I found that all recipes contained /recipe/
specifically in the url so I made sure to only keep the urls that included this. Because there was often more than one link to the same recipe I created an array of recipes and once I found a valid one I put it in there. I then just checked this array to make sure I wasn’t duplicating.
for (let i = 0; i < allUrls.length; i++) {
// Specific recipes contain '/recipe/' in the url.
// Let's make sure we don't put a duplicate into our array.
if (allUrls[i].includes('/recipe/') && !recipeUrls.includes(allUrls[i])) {
const recipeUrl = allUrls[i].replace('"', "");
recipeUrls.push(recipeUrl);
try {
listOfRecipes.push(await getRecipeDetails(recipeUrl));
}
catch (e) {
console.log('error: ', e);
}
}
}
From there I’d make another request to each of those recipe urls (honestly, this is probably why they blocked me.

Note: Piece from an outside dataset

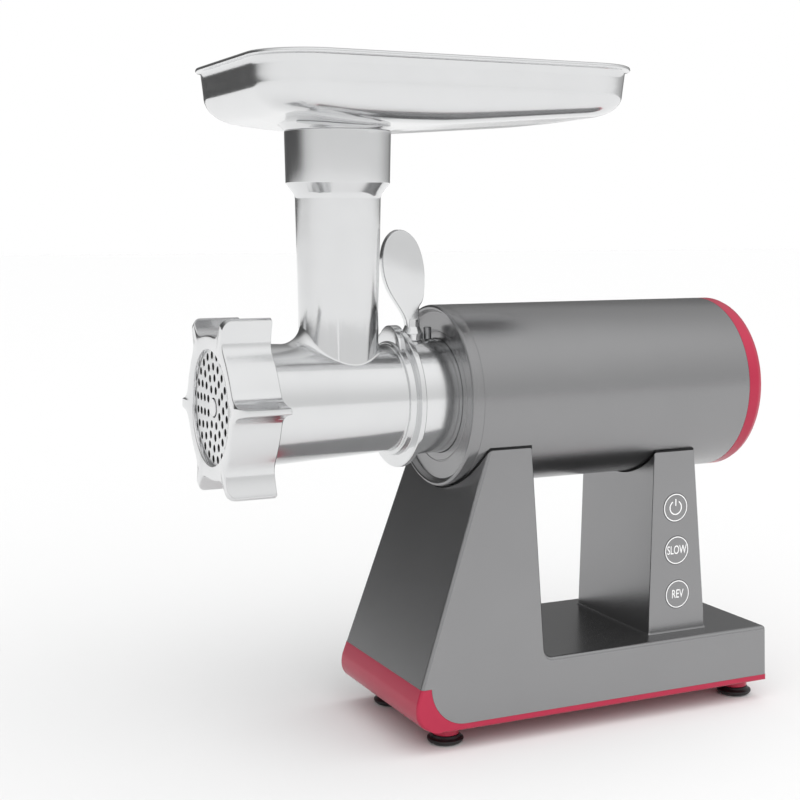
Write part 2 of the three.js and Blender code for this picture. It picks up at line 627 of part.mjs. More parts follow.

I’d get like 50 recipes and then make a request call to those recipes much faster than any mere human could.) I grabbed the title and to make my getRecipeDetails()
not such a monster, I split off functions to get the list of ingredients and the instructions. Also, I know there is a request promise library that, you guessed it, handles promises with request. I’ll need to check that out.
function getRecipeDetails(url) {
return new Promise((resolve, reject) => {
request.get(url, (err, res, html) => {
if (err) {
reject('err in getting details');
}
if (html) {
let recipeDetails = {
title: html.split('recipe-main-content" class="recipe-summary__h1" itemprop="name">')[1].split('</h1>')[0],
ingredients: [],
instructions: []
};
recipeDetails = addIngredientList(html, recipeDetails);
recipeDetails = addInstructions(html, recipeDetails);
resolve(recipeDetails);
}
else {
resolve(null);
}
});
});
}
The add ingredient list function was pretty simple. We were to lucky enough to find an string that only the ingredients had: ingredientsSection.split('itemprop="recipeIngredient">');
. From there we could just loop through the list. I probably could have dug into why there was occasionaly an undefined in my array.
function addIngredientList(html, recipeDetails) {
const ingredientsSection = html.split('polaris-app">')[1].split('<label class="checkList__item" id="btn-addtolist">')[0];
const listOfIngredients = ingredientsSection.split('itemprop="recipeIngredient">');
for (i = 0; i < listOfIngredients.length; i++) {
const splitIngredient = listOfIngredients[i].split('title="')[1];
// splitIngredient sometimes returns undefined so let's check it
if (splitIngredient) {
recipeDetails.ingredients.push(listOfIngredients[i].split('title="')[1].split('">\r\n')[0]);
}
}
return recipeDetails;
}
Adding the instructions was similarly fortunate in that it had the a string in each instruction that we could split and loop on: instructionsSection.split('recipe-directions__list--item">');
. Thanks allrecipes.com engineers! It also is worth noting that there is often whitespace around the strings you want. Using trim()
takes care of that.
function addInstructions(html, recipeDetails) {
const instructionsSection = html.split('itemprop="recipeInstructions">')[1].split("</ol>")[0];
const listOfInstructions = instructionsSection.split('recipe-directions__list--item">');
for (i = 0; i < listOfInstructions.length; i++) {
const instruction = listOfInstructions[i].split('\n')[0].trim();
// There is a white space
if (instruction) {
recipeDetails.instructions.push(instruction);
}
}
return recipeDetails;
}
BAM. Done. Now if you’ve used this code, you’ve been blocked from allrecipes.com and your wife is mad at you because she can’t make her favorite cookie recipe.
Difficulty level: 6/10
Difficult at that level mostly due to the IP blocking. I have scraped a lot of other sites a lot harder that didn’t block me. I was in denial that they were blocking me until I used tunnelbear and saw that it worked fine with a different IP.